Once you have the original game files, copy the updated files from this git over them. Simply cp -r ctp2_data/* ~/ctp2/ctp2_data should do that. Note, that this is a Windows game, where file names are case-insensitive. This version of CTP2 handles this, and file names can have any case, but the cp command may not overwrite the files that differ in case. If you find a strange behavior or think the files are not up-to-date, check that you don't have 2 copies of a file in different cases (lowercase everything if needed).

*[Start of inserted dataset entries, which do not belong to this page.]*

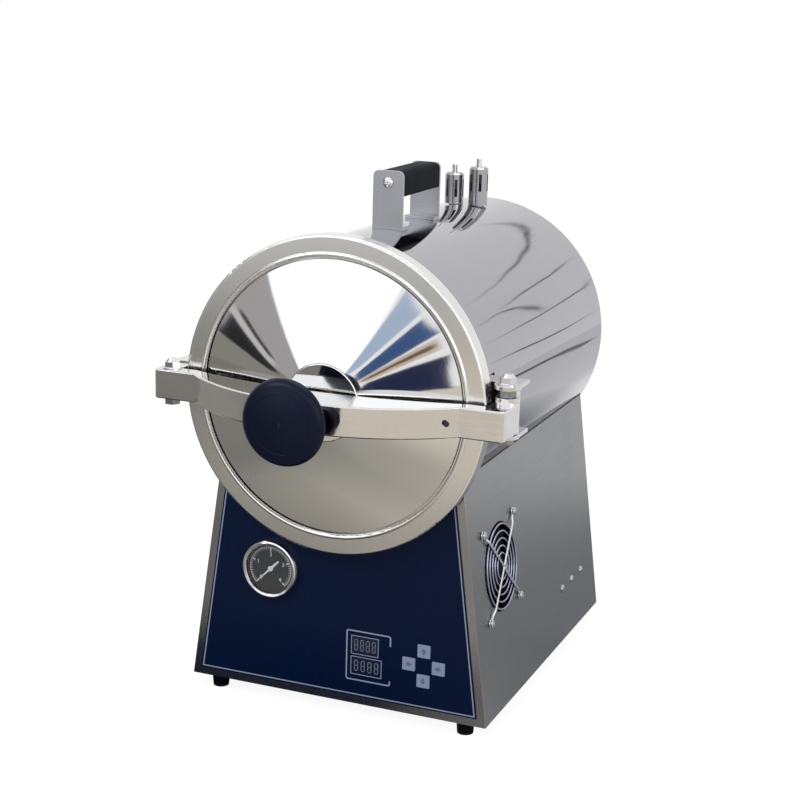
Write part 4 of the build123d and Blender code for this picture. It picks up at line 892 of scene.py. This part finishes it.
# Screw heads: radius and height, the cross sunk into each as width, reach and depth, how high the fan's sit
# over the panel, and how far the domed ones' rims lie under it
FAN_HEAD, FAN_CROSS = (0.0044, 0.0026), (0.0009, 0.0024, 0.0011)
GRIP_HEAD, GRIP_CROSS = (0.0055, 0.0032), (0.0011, 0.003, 0.0014)
DOME_HEAD = (0.0048, 0.0024)
FAN_SEAT = 0.00265
DOME_SUNK = 0.0001
# The domed screws low on the right side: the middle one's (y, z), and their pitch. Then the height of the
# grip's screws, and each one's y and the way that it faces.
DOME_Y = 0.170
DOME_Z = 0.0705
DOME_PITCH = 0.0355
GRIP_Z = 0.549 - 0.45 * 0.027
GRIP_ENDS = ((-0.03405, -REAR), (0.07205, REAR))


class AUTOCLAVE_OT_screws(bpy.types.Operator):
    """Give the fan's and the handle's screws crossed heads, and the low side's plain domed ones"""

    bl_idname = "autoclave.screws"
    bl_label = "Screw heads"

    def execute(self, context):
        origin, rear, up, outwards = fan_place()
        profile, seat = pan_profile(*FAN_HEAD), origin + FAN_SEAT * outwards
        heads = [
            turned(profile, seat + FAN_SCREWS * (a * rear + b * up), rear, up, outwards, 72, FAN_CROSS)
            for a, b in SQUARE
        ]
        guard_heads = add_piece("fan_screw_heads", heads, "screw_steel", "case")
        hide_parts("fan_screws")
        middle = np.array([side_at(DOME_Z), DOME_Y, DOME_Z]) + DOME_SUNK / 2 * outwards
        profile = dome_profile(*DOME_HEAD, DOME_SUNK)
        places = [middle + step * DOME_PITCH * rear for step in (-1, 0, 1)]
        heads = [turned(profile, place, rear, up, outwards, 40) for place in places]
        side_heads = add_piece("side_dome_heads", heads, "screw_steel", "case")
        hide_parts("dome_screws")
        profile = pan_profile(*GRIP_HEAD)
        heads = [
            turned(profile, np.array([0, y, GRIP_Z]), RIGHT, UP, facing, 72, GRIP_CROSS)
            for y, facing in GRIP_ENDS
        ]
        grip_heads = add_piece("handle_screw_heads", heads, "chrome", "case")
        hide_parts("handle_screws")
        return {"FINISHED"}


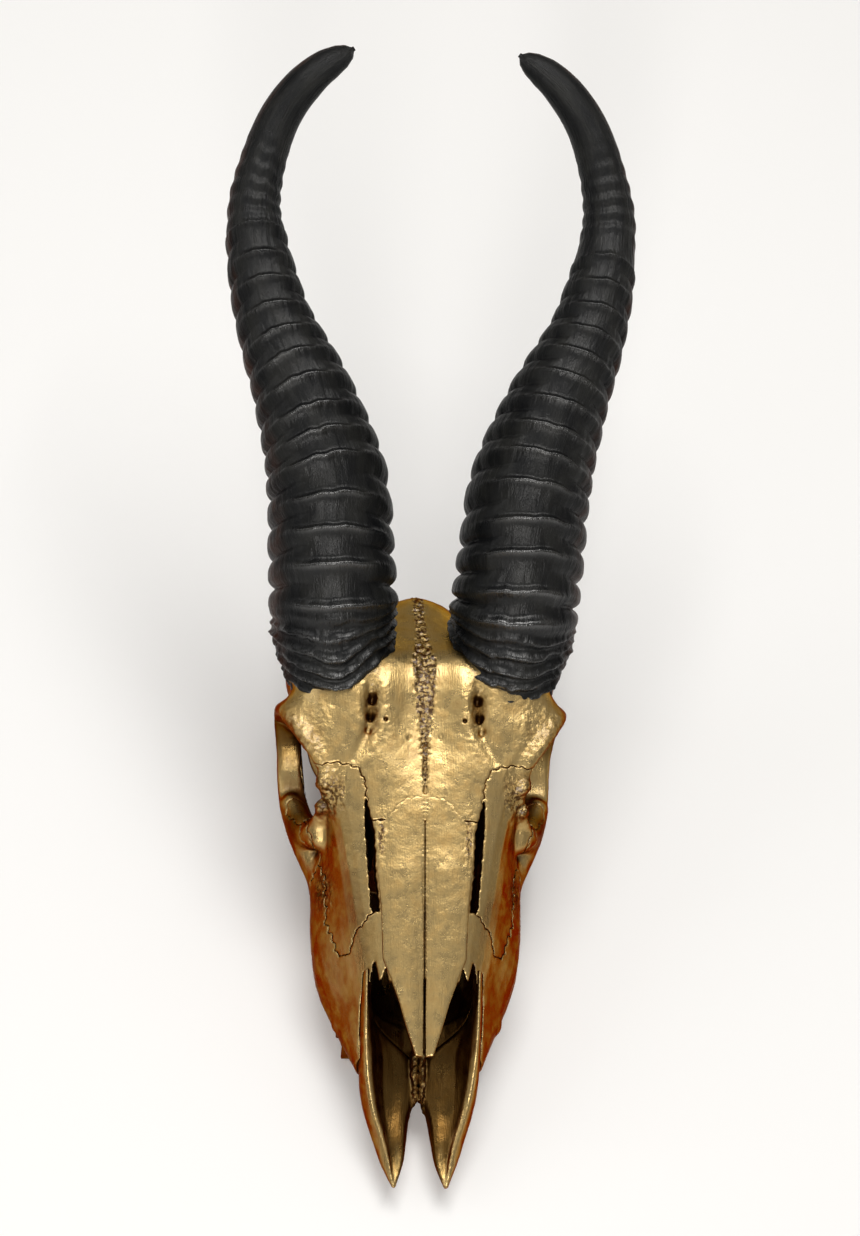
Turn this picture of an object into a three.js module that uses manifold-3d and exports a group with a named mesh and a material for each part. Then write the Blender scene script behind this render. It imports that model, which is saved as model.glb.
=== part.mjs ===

With the GoG version, no renaming is needed.

Copy the Linux executable

When the build is over, you need to copy the main CTP2 executable, plus the mapgen libraries to the program folder (wich is ctp2_program/ctp). for the executable, and the command is something like: cp -v ctp2_code/ctp2 ~/ctp2/ctp2_program/ctp/ The mapgen libraries will go to ctp2_program/ctp/dll/map/ . So do something like cp -v ctp2_code/mapgen/.libs/*.so ~/ctp2/ctp2_program/ctp/dll/map/

If you get the message on the terminal: Failed to load module "atk-bridge". Install at-spi with sudo apt install at-spi.

Running

When everything is setup, simply go to the program folder, for example with cd ~/ctp2/ctp2_program/ctp and launch the game with ./ctp2. There are a few command line option like -fullscreen that can be useful.

Converting old Linux save-games to new unified format

The old format of Linux save-games was not compatible with that of windows save-games. The format is now unified such that each OS can open save-games from the other. However, due to this, old Linux save-games need to be converted to the new format if you want to continue with those under the new ctp2 version (after 22dd1804804). A game-converter-version was created for this purpose (see, #77), which can load the old format but saves games to the new format.